» **EXERCISE MATERIALS**
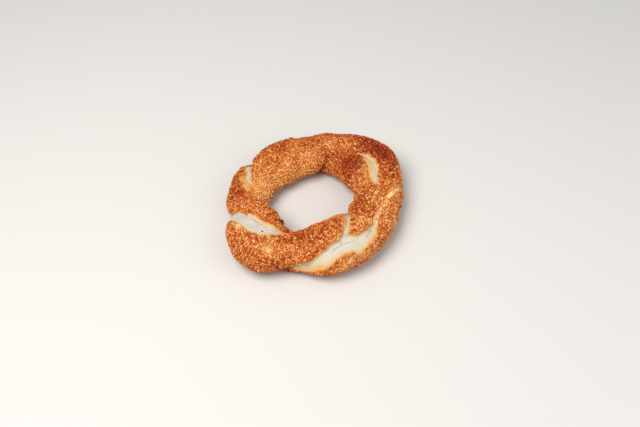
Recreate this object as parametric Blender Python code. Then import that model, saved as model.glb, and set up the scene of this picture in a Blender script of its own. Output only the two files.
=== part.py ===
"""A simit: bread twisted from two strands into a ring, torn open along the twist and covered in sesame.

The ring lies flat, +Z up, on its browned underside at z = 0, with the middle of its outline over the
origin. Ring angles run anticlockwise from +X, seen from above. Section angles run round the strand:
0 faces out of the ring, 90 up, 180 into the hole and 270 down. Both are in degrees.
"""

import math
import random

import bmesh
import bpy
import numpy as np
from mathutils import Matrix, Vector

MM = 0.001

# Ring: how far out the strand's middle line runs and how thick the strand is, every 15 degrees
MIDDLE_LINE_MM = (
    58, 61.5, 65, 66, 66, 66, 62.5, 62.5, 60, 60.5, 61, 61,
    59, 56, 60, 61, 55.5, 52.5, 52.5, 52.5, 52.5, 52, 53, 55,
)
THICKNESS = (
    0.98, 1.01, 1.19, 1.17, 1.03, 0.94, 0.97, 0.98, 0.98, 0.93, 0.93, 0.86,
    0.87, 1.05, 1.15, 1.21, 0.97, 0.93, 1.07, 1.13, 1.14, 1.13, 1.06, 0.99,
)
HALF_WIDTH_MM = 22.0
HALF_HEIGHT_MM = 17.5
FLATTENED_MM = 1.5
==
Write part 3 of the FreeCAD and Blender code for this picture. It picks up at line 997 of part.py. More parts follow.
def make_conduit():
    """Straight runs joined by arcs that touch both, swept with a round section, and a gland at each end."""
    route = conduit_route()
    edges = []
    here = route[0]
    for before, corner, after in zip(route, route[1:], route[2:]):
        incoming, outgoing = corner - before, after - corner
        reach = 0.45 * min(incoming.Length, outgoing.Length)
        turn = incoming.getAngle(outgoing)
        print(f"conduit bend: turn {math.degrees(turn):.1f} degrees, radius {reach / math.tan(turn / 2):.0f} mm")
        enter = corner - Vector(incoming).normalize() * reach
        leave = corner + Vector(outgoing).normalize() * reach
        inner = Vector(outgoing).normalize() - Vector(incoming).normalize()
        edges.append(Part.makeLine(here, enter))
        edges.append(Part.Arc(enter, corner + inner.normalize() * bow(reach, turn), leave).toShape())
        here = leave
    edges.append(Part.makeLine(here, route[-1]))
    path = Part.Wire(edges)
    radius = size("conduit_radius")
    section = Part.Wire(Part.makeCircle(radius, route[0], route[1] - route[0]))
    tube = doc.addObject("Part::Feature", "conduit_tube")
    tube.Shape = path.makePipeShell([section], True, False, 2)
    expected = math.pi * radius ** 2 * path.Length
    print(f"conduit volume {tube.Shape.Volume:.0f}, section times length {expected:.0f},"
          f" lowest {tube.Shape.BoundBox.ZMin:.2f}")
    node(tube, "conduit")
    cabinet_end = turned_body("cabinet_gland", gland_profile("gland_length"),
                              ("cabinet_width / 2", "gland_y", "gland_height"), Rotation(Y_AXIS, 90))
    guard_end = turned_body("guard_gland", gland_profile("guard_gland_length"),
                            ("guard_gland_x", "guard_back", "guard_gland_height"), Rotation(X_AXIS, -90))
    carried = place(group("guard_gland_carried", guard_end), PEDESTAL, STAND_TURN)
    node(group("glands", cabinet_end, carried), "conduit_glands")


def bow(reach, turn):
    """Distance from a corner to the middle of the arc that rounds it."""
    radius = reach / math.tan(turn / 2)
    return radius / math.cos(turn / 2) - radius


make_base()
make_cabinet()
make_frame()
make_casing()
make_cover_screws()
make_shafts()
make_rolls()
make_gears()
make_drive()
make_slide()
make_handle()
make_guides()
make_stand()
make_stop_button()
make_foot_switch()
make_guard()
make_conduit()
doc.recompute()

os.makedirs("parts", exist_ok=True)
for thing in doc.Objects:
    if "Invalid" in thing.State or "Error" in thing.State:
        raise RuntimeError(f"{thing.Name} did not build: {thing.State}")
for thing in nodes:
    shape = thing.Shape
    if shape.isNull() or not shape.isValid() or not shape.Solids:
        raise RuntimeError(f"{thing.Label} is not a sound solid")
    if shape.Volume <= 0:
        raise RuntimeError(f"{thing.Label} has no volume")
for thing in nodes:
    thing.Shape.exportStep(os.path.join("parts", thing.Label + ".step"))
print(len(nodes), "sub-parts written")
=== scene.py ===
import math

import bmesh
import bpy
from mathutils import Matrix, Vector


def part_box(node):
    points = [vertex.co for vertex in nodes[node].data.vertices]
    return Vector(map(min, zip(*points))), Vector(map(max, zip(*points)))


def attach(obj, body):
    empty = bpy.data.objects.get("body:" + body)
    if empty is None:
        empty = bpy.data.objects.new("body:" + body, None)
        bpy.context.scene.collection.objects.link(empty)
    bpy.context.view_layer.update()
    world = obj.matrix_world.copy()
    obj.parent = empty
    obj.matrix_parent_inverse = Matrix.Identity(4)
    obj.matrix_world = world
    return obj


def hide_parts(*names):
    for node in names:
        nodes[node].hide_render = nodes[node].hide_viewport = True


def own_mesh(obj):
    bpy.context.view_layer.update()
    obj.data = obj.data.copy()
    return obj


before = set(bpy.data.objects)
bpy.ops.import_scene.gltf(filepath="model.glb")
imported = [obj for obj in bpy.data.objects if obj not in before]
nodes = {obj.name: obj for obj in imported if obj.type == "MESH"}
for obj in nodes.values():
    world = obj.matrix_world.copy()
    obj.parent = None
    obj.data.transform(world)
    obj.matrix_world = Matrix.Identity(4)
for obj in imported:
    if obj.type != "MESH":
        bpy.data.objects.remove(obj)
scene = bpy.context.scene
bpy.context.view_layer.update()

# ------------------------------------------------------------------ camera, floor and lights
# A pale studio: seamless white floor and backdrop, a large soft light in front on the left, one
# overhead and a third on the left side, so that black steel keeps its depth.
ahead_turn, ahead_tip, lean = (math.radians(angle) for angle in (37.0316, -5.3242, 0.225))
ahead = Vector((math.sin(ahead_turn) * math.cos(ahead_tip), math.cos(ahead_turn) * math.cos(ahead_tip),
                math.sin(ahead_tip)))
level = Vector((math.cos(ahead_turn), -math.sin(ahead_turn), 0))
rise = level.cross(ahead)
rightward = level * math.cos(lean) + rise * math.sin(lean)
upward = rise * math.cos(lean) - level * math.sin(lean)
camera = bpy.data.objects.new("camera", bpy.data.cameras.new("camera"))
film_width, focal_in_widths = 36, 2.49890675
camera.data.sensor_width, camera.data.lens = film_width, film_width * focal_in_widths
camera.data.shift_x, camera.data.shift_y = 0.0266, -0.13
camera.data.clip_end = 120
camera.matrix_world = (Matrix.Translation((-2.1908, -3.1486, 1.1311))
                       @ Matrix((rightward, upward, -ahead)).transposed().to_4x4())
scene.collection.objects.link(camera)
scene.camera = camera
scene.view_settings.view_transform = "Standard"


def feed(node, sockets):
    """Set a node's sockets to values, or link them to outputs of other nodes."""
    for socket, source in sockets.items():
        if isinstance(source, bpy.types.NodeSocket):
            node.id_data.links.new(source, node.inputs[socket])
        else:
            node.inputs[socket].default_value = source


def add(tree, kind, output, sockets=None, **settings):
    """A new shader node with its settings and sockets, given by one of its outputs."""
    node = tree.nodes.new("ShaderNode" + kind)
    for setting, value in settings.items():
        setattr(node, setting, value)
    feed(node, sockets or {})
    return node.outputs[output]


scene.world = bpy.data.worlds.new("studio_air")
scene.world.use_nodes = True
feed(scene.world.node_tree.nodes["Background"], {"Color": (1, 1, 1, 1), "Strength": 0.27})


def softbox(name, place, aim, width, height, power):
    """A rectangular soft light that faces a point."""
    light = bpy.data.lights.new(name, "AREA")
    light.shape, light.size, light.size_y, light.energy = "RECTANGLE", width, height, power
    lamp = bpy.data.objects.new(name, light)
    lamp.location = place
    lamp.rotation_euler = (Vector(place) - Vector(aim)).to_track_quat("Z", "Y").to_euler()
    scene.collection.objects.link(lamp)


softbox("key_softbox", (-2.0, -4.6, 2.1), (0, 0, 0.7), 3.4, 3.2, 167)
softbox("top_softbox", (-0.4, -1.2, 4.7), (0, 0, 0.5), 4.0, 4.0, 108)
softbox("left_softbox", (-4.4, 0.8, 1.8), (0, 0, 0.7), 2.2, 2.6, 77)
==
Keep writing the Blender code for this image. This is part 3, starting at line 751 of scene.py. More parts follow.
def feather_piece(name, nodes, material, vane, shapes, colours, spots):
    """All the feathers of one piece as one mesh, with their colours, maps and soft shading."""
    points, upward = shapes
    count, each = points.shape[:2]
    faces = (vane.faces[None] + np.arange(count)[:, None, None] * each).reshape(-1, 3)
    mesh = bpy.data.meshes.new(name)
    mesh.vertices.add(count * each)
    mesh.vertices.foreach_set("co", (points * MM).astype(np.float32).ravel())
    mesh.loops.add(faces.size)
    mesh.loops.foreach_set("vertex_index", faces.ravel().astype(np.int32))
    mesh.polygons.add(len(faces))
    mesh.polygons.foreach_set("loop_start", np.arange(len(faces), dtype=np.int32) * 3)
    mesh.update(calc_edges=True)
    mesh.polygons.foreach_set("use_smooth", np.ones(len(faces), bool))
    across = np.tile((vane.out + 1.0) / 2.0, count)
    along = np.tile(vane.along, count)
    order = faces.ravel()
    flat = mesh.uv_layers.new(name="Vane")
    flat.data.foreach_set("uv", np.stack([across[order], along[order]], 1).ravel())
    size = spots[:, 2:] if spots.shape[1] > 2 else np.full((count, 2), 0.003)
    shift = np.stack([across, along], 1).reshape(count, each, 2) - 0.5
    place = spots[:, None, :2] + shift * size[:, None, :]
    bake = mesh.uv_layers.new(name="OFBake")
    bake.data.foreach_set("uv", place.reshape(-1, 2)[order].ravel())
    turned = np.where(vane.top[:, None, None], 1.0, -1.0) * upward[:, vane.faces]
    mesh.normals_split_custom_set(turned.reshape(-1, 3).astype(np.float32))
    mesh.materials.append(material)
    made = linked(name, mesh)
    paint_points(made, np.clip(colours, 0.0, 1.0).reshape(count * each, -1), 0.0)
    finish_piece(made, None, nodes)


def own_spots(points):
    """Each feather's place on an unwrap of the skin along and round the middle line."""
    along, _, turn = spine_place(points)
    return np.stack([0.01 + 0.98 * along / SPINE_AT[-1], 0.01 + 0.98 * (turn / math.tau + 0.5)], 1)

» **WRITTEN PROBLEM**
Output exactly those lines that lie from the line with "Recreate this object" through the line with "covered in sesame.", with both of those lines included.

» **EXERCISE SOLUTION**
Recreate this object as parametric Blender Python code. Then import that model, saved as model.glb, and set up the scene of this picture in a Blender script of its own. Output only the two files.
=== part.py ===
"""A simit: bread twisted from two strands into a ring, torn open along the twist and covered in sesame.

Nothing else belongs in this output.